Nel 2004 scorso era stato proposto in Parlamento, su iniziativa di un gruppo ristretto di parlamentari, un “Documento anti-conversioni” che aveva suscitato la preoccupazione di tutti i leader cristiani. Grazie all’ausilio di eminenti avvocati, le Chiese cristiane hanno fatto ricorso alla Corte Suprema, denunciandone l’incostituzionalità. La Corte ha accolto il ricorso, affermando che alcune clausole contravvengono alla Costituzione e sono contro le libertà fondamentali e i diritti umani. Se quelle clausole non saranno eliminate, servirebbe un maggioranza di due terzi in Parlamento e un referendum popolare per approvare il Documento, perché ciò significherebbe modificare la Costituzione.
Oggi la libertà religiosa in Sri Lanka è minacciata da due disegni di legge, che attendono l'esame del Parlamento: il “Bill on Prohibition of Forcible Conversion” e l’ “Act for the Protection of Religious Freedom”.

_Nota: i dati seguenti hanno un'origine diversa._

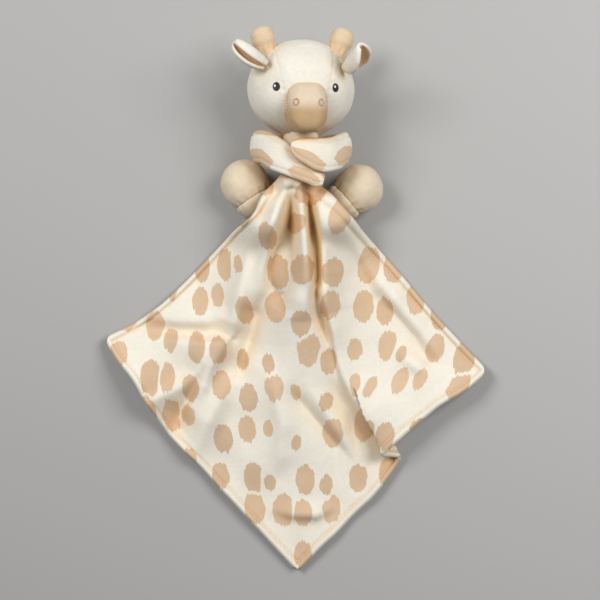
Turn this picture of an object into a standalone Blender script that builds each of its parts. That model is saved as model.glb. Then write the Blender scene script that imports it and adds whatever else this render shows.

Il “Bill on Prohibition of Forcible Conversion”, proposto dal Jathika Hela Urumaya (JHU), partito composto da monaci buddisti, è il documento presentato nel 2004. Prevede che ogni individuo deve informare della sua conversione le autorità locali entro un periodo stabilito e che “nessuno convertirà o cercherà di convertire persone da una religione all’altra con la forza o con mezzi fraudolenti”. Per chi infrange la legge la pena può arrivare fino a 7 anni di prigione e a una multa di 500 mila rupie (oltre 5.000 dollari).
Un’altra legge è in attesa dell’esame del Parlamento: l’“Act for the Protection of Religious Freedom”. Proposto dal Ministro per gli Affari buddisti, Ratnasiri Wickremanayake, il disegno di legge mira a vietare ogni tipo di conversione. La pena prevista è di 7 anni di detenzione e un’ingente multa. La legge, inoltre, istituisce un sistema giudiziario indipendente controllato da monaci buddisti, il “Sanghadhikarana” (Corte buddista) che dovrebbe giudicare le cause avanzate dagli abitanti dei villaggi senza far riferimento a polizia o a tribunali statali.
I Vescovi ribadiscono di essere anch’essi fortemente contrari alle “conversioni non etiche”, condannano i mezzi fraudolenti o quanti fanno proselitismo con l’inganno o il denaro. D’altro canto, ricordano che la conversione autentica riguarda il rapporto fra l’uomo e Dio e che nessuna legge può intaccare la suprema libertà di coscienza.
La Chiesa crede che questi problemi non si risolvano attraverso una legge che restringe le libertà ma con il dialogo e applicando le leggi esistenti. I Vescovi hanno quindi proposto di istituire un Consiglio interreligioso, nominato dal Parlamento, per esaminare la questione. La proposta è sostenuta anche dalla più importante Commissione Buddista dello Sri Lanka.
Secondo fonti di Fides nella Chiesa locale, attraverso questa legge, il governo sta cercando di guadagnarsi i favori della maggioranza buddista. Il voto in Parlamento è palese, dunque, se si arriverà al voto, è altamente probabile che venga approvato.
La legge dello stato prevede un tempo di sette giorni, da quando il provvedimento è inserito nell’agenda dei lavori parlamentari, per poter inoltrare ricorso ala Corte Suprema. La Chiesa srilankese ha riferito a Fides che intende avvalersi di questa possibilità.
Anche Papa Benedetto XVI, nella recente visita ad limina dei Vescovi dello Sri lanka, nel maggio scorso, ha espresso preoccupazione per la legge anticonversione.